* Source excerpt *
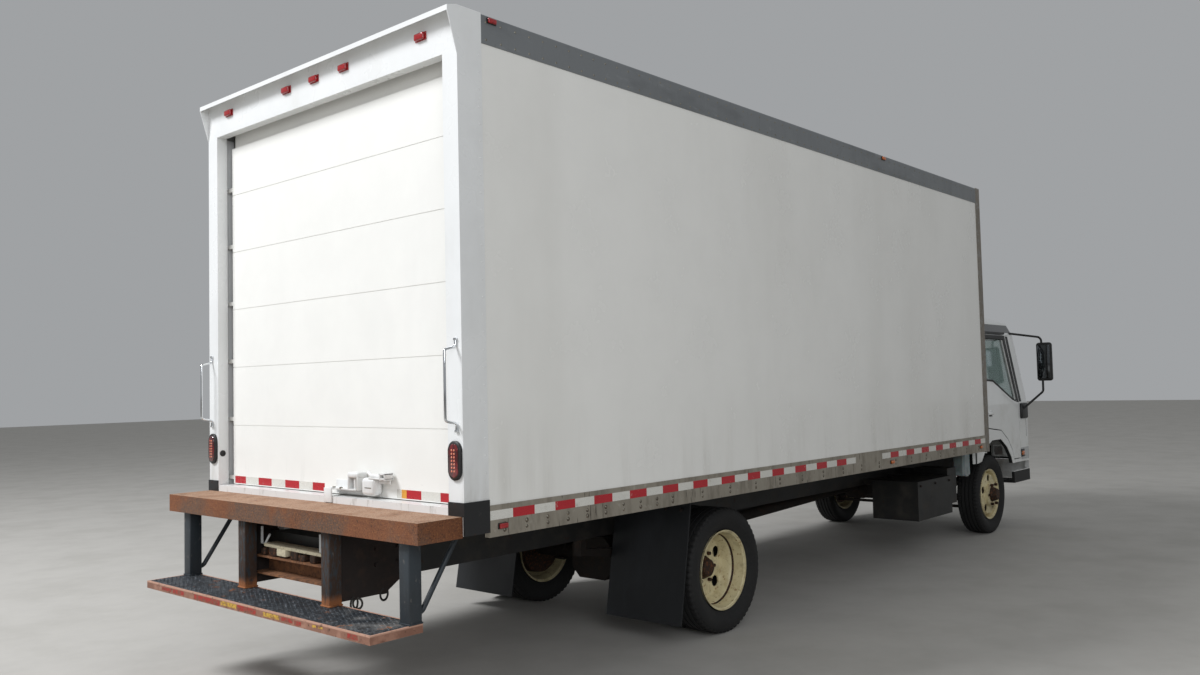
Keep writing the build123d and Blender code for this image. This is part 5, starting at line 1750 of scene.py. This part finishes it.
def seats():
    """Driver's seat and double passenger seat: padded cushions and backs in woven cloth."""
    back, floor = SHELL[0].x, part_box("seats")[0].z
    rows = (
        # name, middle, half width
        ("driver", DRIVER_Y, 0.225),
        ("passenger_outer", -0.560, 0.215),
        ("passenger_middle", -0.115, 0.205),
    )
    for name, middle, half in rows:
        y = (middle - half, middle + half)
        bm = bmesh.new()
        add_box(bm, (back + 0.15, back + 0.62), y, (floor + 0.03, floor + 0.125), 0.03, 3)
        for v in bm.verts:
            v.co.z += 0.05 * (v.co.x - back - 0.15)
        base = soften(f"{name}_base", bm)
        replaced = ["seats"] if name == "driver" else []
        piece = add_piece(
            f"{name}_cushion", base, "woven_seat_cloth", "cab", replaced
        )
        bm = bmesh.new()
        add_box(bm, (back + 0.085, back + 0.175), y, (floor + 0.11, floor + 0.72), 0.03, 3)
        for v in bm.verts:
            v.co.x -= 0.02 * (v.co.z - floor - 0.1) / 0.6
        rest = soften(f"{name}_back", bm)
        piece = add_piece(f"{name}_backrest", rest, "woven_seat_cloth", "cab")
    bm = bmesh.new()
    for middle, half in ((DRIVER_Y, 0.24), (-0.330, 0.46)):
        y = (middle - half, middle + half)
        add_box(bm, (back + 0.10, back + 0.58), y, (floor, floor + 0.045), 0.01, 2)
    add_plastic("seat_frames", bm)


def coat_frame():
    """Gives every CAD node the finish of its real material."""
    for finish, names in FINISH_NODES.items():
        for name in names.split():
            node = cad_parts[name]
            if not node.material_slots:
                node.data.materials.append(MATERIALS[finish])
            for slot in node.material_slots:
                slot.material = MATERIALS[finish]


# Stage

CAMERA_PLACE = (-7.134, -4.8075, 1.6298)
CAMERA_YAW = 41.415
CAMERA_PITCH = 2.793
CAMERA_ROLL = -1.324
CAMERA_FOCAL = 991.29 / 1200 * 36


def place_camera():
    """The camera where the photograph was taken from."""
    yaw, pitch, roll = (math.radians(v) for v in (CAMERA_YAW, CAMERA_PITCH, CAMERA_ROLL))
    ahead = Vector(
        (math.cos(pitch) * math.cos(yaw), math.cos(pitch) * math.sin(yaw), math.sin(pitch))
    )
    right = Vector((math.sin(yaw), -math.cos(yaw), 0))
    up = right.cross(ahead)
    level_right = right * math.cos(roll) + up * math.sin(roll)
    level_up = up * math.cos(roll) - right * math.sin(roll)
    data = bpy.data.cameras.new("camera")
    data.sensor_width = 36.0
    data.lens = CAMERA_FOCAL
    data.clip_end = 200
    turn = Matrix((level_right, level_up, -ahead)).transposed().to_4x4()
    camera = link("camera", data)
    camera.matrix_world = Matrix.Translation(CAMERA_PLACE) @ turn
    bpy.context.scene.camera = camera


def add_light(name, place, aim, size, power, colour):
    """A soft square light that looks at a point."""
    data = bpy.data.lights.new(name, "AREA")
    data.shape = "SQUARE"
    data.size = size
    data.energy = power
    data.color = colour
    light = link(name, data)
    light.location = place
    light.rotation_mode = "QUATERNION"
    light.rotation_quaternion = (Vector(aim) - Vector(place)).to_track_quat("-Z", "Y")


def build_stage():
    """A pale floor, an even sky of light and two soft lamps."""
    # matt pale ground with faint patches, so that shadows and dark parts read
    floor_material = surface(
        "pale_floor", "#B9B6B0", 0.85,
        mark("#A5A29B", 700, 0.4, 0.7, 0.4),
        bump(6, 0.15), spread=0.05,
    )
    bm = bmesh.new()
    bmesh.ops.create_grid(bm, x_segments=2, y_segments=2, size=60)
    mesh = to_mesh(bm, "floor", False)
    if mesh.polygons[0].normal.z < 0:
        mesh.flip_normals()
    mesh.materials.append(floor_material)
    floor = link("floor", mesh)
    world = bpy.data.worlds.new("studio")
    world.use_nodes = True
    world.node_tree.nodes.clear()
    sky = add_node(
        world.node_tree, "ShaderNodeBackground", {"Color": paint("#E2E5E8"), "Strength": 0.46}
    )
    add_node(world.node_tree, "ShaderNodeOutputWorld", {0: sky.outputs[0]})
    bpy.context.scene.world = world
    add_light("key", (-13, 6, 13), (-2, 0, 1.5), 5.0, 2750, linear("#F9FBFF"))
    add_light("fill", (-10, -10, 5.5), (-2.5, 0, 1.5), 6.0, 430, linear("#F4F7FC"))
    place_camera()
    bpy.context.scene.view_settings.view_transform = "Standard"


# Operators, one for each piece or group of like pieces


class TRUCK_OT_stage(bpy.types.Operator):
    """Floor, lights and the photograph's camera"""

    bl_idname = "truck.stage"
    bl_label = "Stage"

    def execute(self, context):
        build_stage()
        return {"FINISHED"}


class TRUCK_OT_finishes(bpy.types.Operator):
    """Makes the materials and coats every CAD node"""

    bl_idname = "truck.finishes"
    bl_label = "Finishes"

    def execute(self, context):
        colours = context.scene.truck_colours
        body_materials(colours)
        steel_materials(colours)
        moulded_materials(colours)
        coat_frame()
        return {"FINISHED"}


class TRUCK_OT_tape(bpy.types.Operator):
    """Reflective tape on rails, door and step rim"""

    bl_idname = "truck.tape"
    bl_label = "Tape"

    def execute(self, context):
        side_tape()
        door_tape()
        step_rim_paint()
        return {"FINISHED"}


class TRUCK_OT_rivets(bpy.types.Operator):
    """Rivets and bolts, the drawbar's fittings and the step's frame"""

    bl_idname = "truck.rivets"
    bl_label = "Rivets, drawbar and step frame"

    def execute(self, context):
        rail_rivets()
        underbody_details()
        drawbar_details()
        step_frame()
        return {"FINISHED"}


class TRUCK_OT_step_grip(bpy.types.Operator):
    """Grip plate of the lower step"""

    bl_idname = "truck.step_grip"
    bl_label = "Step grip"

    def execute(self, context):
        step_grip()
        return {"FINISHED"}


class TRUCK_OT_lamps(bpy.types.Operator):
    """Tail lamps and clearance lamps"""

    bl_idname = "truck.lamps"
    bl_label = "Lamps"

    def execute(self, context):
        lamp_bodies()
        return {"FINISHED"}


class TRUCK_OT_rear_fittings(bpy.types.Operator):
    """Grab handles and the door's latch"""

    bl_idname = "truck.rear_fittings"
    bl_label = "Rear fittings"

    def execute(self, context):
        grab_handles()
        door_latch()
        return {"FINISHED"}


class TRUCK_OT_wheels(bpy.types.Operator):
    """Tyres, wheels, hubs and nuts"""

    bl_idname = "truck.wheels"
    bl_label = "Wheels"

    def execute(self, context):
        wheels_and_tyres()
        return {"FINISHED"}


class TRUCK_OT_cab_outside(bpy.types.Operator):
    """Window rubbers, handles, mirrors, wipers, trim and visor of the cab"""

    bl_idname = "truck.cab_outside"
    bl_label = "Cab outside"

    def execute(self, context):
        window_rubbers()
        door_handles()
        mirrors()
        wipers()
        cab_trim()
        sun_visor()
        return {"FINISHED"}


class TRUCK_OT_cab_inside(bpy.types.Operator):
    """Steering wheel and dashboard mouldings"""

    bl_idname = "truck.cab_inside"
    bl_label = "Cab inside"

    def execute(self, context):
        steering_wheel()
        dash_details()
        return {"FINISHED"}


class TRUCK_OT_seats(bpy.types.Operator):
    """Padded seats in woven cloth"""

    bl_idname = "truck.seats"
    bl_label = "Seats"

    def execute(self, context):
        seats()
        return {"FINISHED"}


class TRUCK_OT_underbody(bpy.types.Operator):
    """Tank straps and spring clamps"""

    bl_idname = "truck.underbody"
    bl_label = "Underbody"

    def execute(self, context):
        tank_straps()
        spring_clamps()
        return {"FINISHED"}


OPERATORS = (
    TRUCK_OT_finishes,
    TRUCK_OT_tape,
    TRUCK_OT_rivets,
    TRUCK_OT_step_grip,
    TRUCK_OT_lamps,
    TRUCK_OT_rear_fittings,
    TRUCK_OT_wheels,
    TRUCK_OT_cab_outside,
    TRUCK_OT_cab_inside,
    TRUCK_OT_seats,
    TRUCK_OT_underbody,
    TRUCK_OT_stage,
)


class TRUCK_PT_panel(bpy.types.Panel):
    """Lists the truck's pieces in the sidebar"""

    bl_label = "Box truck"
    bl_idname = "TRUCK_PT_panel"
    bl_space_type = "VIEW_3D"
    bl_region_type = "UI"
    bl_category = "Truck"

    def draw(self, context):
        for operator in OPERATORS:
            self.layout.operator(operator.bl_idname)


CLASSES = (TruckSizes, TruckColours, *OPERATORS, TRUCK_PT_panel)


def register():
    """Registers the classes and hangs the settings on the scene."""
    for item in CLASSES:
        bpy.utils.register_class(item)
    bpy.types.Scene.truck_sizes = PointerProperty(type=TruckSizes)
    bpy.types.Scene.truck_colours = PointerProperty(type=TruckColours)


def unregister():
    """Takes the settings and classes away again."""
    del bpy.types.Scene.truck_sizes
    del bpy.types.Scene.truck_colours
    for item in reversed(CLASSES):
        bpy.utils.unregister_class(item)


def main():
    """Builds every piece in order."""
    register()
    for operator in OPERATORS:
        group, name = operator.bl_idname.split(".")
        getattr(getattr(bpy.ops, group), name)()


if __name__ == "__main__":
    main()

* Goal *
Repeat word for word the lines from the line containing "node = cad_parts[name]" to the line containing "CAMERA_FOCAL = 991.29 / 1200 * 36", both lines included; nothing else should appear.

* Result for this exercise *
            node = cad_parts[name]
            if not node.material_slots:
                node.data.materials.append(MATERIALS[finish])
            for slot in node.material_slots:
                slot.material = MATERIALS[finish]


# Stage

CAMERA_PLACE = (-7.134, -4.8075, 1.6298)
CAMERA_YAW = 41.415
CAMERA_PITCH = 2.793
CAMERA_ROLL = -1.324
CAMERA_FOCAL = 991.29 / 1200 * 36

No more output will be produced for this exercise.